Selvaggia Lucarelli condannata: dovrà risarcire 65mila euro a Claudio Foti per diffamazione su Bibbiano

Selvaggia Lucarelli condannata: cos’è successo

Il Tribunale di Torino ha condannato la giornalista Selvaggia Lucarelli per diffamazione aggravata ai danni dello psicoterapeuta Claudio Foti, figura centrale ma assolto nel caso Bibbiano. Dovrà risarcire 65mila euro a Foti, oltre a pagare una sanzione pecuniaria di 15mila euro, per cinque articoli pubblicati tra il 2019 e il 2020 su Il Fatto Quotidiano.

“Scrittura suggestiva per screditare”

Nella sentenza, come riporta AGI, la giudice Claudia Gemelli sottolinea che in almeno due articoli Lucarelli avrebbe “costruito frasi con l’intento di associare Foti a casi drammatici come il suicidio di imputati”, e in un terzo avrebbe ridicolizzato la sua attività “amplificando lo scherno col titolo”, con una “pervicace volontà diffamatoria”.

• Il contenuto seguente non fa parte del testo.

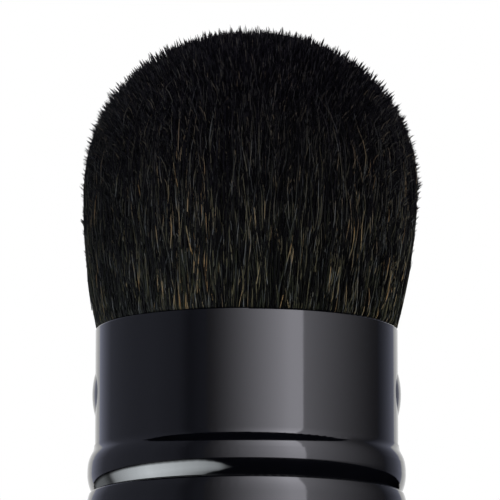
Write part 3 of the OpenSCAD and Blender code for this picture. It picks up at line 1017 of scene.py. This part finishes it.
class BRUSH_OT_tuft_hair(Operator):
    """Every hair of the tuft as a thin tube, in locks round the axis"""

    bl_idname = "brush.tuft_hair"
    bl_label = "Hair of the tuft"

    def execute(self, context):
        settings = context.scene.brush_hair
        random = np.random.default_rng(settings.seed)
        outline = Outline()
        count = settings.long_hairs
        angle = random.uniform(0, TAU, count)
        pigment = pigments(angle, random)
        paths = long_hair_paths(outline, random, angle, pigment > 0.8)
        paths = leaned(paths, settings.sway)
        width = settings.thickness * random.uniform(0.6, 1.4, count)
        taper = np.interp(np.linspace(0, 1, paths.shape[1]), (0, 0.6, 1), (1, 1, 0.25))
        # Each long hair's pigment rises and falls along it: painted glints where the hair catches the
        # light, and partly the hair's own change of colour along its length.
        phase = random.uniform(0, TAU, count)
        shade = np.sin(np.arange(paths.shape[1]) * 0.9 + phase[:, None])
        pigment = np.clip(pigment[:, None] + 0.035 * shade, 0, 1)
        long_family = (paths, width[:, None] * taper, pigment, random.normal(0, 0.1, count))
        paths = leaned(tip_paths(outline, settings, random), settings.sway)
        count = len(paths)
        width = settings.thickness * random.uniform(0.6, 1.15, count)
        taper = np.array(TIP_TAPER)
        pigment = np.repeat(random.uniform(0, 1, (count, 1)), len(taper), 1)
        tip_family = (paths, width[:, None] * taper, pigment, random.normal(0, 0.06, count))
        self.locks((long_family, tip_family), outline, settings, random)
        return {"FINISHED"}

    def locks(self, families, outline, settings, random):
        """Parts the hairs by the direction in which they lie from the axis, one piece a lock."""
        sectors = settings.sectors
        material = hair_material()
        for number in range(sectors):
            direction = TAU * number / sectors
            wedge, faces, chart = packed_wedge(outline, settings, random, direction, TAU / sectors)
            parts = [(leaned(wedge, settings.sway), faces, chart)]
            for paths, widths, pigment, fade in families:
                tips = paths[:, -1, :2]
                angle = np.arctan2(tips[:, 1], tips[:, 0])
                mine = np.round(angle / TAU * sectors).astype(int) % sectors == number
                parts.append(tubes(paths[mine], widths[mine], pigment[mine], fade[mine]))
            lock = mesh_of(f"tuft_lock_{number + 1:02d}", parts)
            piece = add_piece(lock, material, "core", "hair_bundle")
            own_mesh(piece)


class BRUSH_PT_looks(Panel):
    """Lists the steps that dress the brush, with the sizes and colours that they use"""

    bl_label = "Brush"
    bl_idname = "BRUSH_PT_looks"
    bl_space_type = "VIEW_3D"
    bl_region_type = "UI"
    bl_category = "Brush"

    def draw(self, context):
        for step in STEPS:
            self.layout.operator(step.bl_idname)
        for name in SETTINGS:
            box = self.layout.box()
            group = getattr(context.scene, name)
            for field in group.bl_rna.properties:
                if field.identifier not in {"rna_type", "name"}:
                    box.prop(group, field.identifier)


SETTINGS = {
    "brush_studio": StudioSettings,
    "brush_lacquer": LacquerSettings,
    "brush_hair": HairSettings,
}
STEPS = (
    BRUSH_OT_studio,
    BRUSH_OT_lacquered_parts,
    BRUSH_OT_moulded_parts,
    BRUSH_OT_inner_metal,
    BRUSH_OT_tuft_heart,
    BRUSH_OT_tuft_hair,
)
CLASSES = (*SETTINGS.values(), *STEPS, BRUSH_PT_looks)


def register():
    for cls in CLASSES:
        bpy.utils.register_class(cls)
    for name, group in SETTINGS.items():
        setattr(bpy.types.Scene, name, PointerProperty(type=group))


def unregister():
    for name in SETTINGS:
        delattr(bpy.types.Scene, name)
    for cls in reversed(CLASSES):
        bpy.utils.unregister_class(cls)


def main():
    register()
    for step in STEPS:
        category, action = step.bl_idname.split(".")
        getattr(getattr(bpy.ops, category), action)()


if __name__ == "__main__":
    main()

Foti: “Trattato da mostro senza prove”

Assistito dall’avvocato Luca Bauccio, Claudio Foti ha visto riconosciuta la propria tesi: quegli articoli lo avrebbero trasformato agli occhi dei lettori in un colpevole, pur essendo stato assolto. “L’informazione non può diventare gogna. A nessuno è permesso ergersi a giudice”, ha commentato Bauccio.

Il nodo Bibbiano e il processo mediatico

Nel mirino, la narrazione mediatica legata al caso Bibbiano, una delle vicende giudiziarie più controverse degli ultimi anni. Secondo Bauccio, “troppi politici e influencer hanno usato questa tragedia per guadagnare visibilità e voti”. La condanna a Lucarelli è vista come “una vittoria contro i processi sommari fatti fuori dalle aule giudiziarie”.

Il commento dell’avvocato: “Chieda scusa”

Non basta essere indagati per diventare mostri”, ha concluso Bauccio. “Lucarelli chieda scusa a Foti per la gogna inflitta, invece di rilanciare accuse infondate e atteggiarsi a custode della verità. Noi continueremo a lottare perché emerga tutta la verità su quegli anni bui”.

Dei complessivi otto articoli contestati, tre sono stati giudicati non diffamatori. Ma per gli altri cinque, la responsabilità è chiara: “accuse costruite, senza fondamento, per impressionare il lettore”, scrive la giudice. Una pagina dura per il giornalismo di opinione, che torna a interrogarsi sui suoi limiti.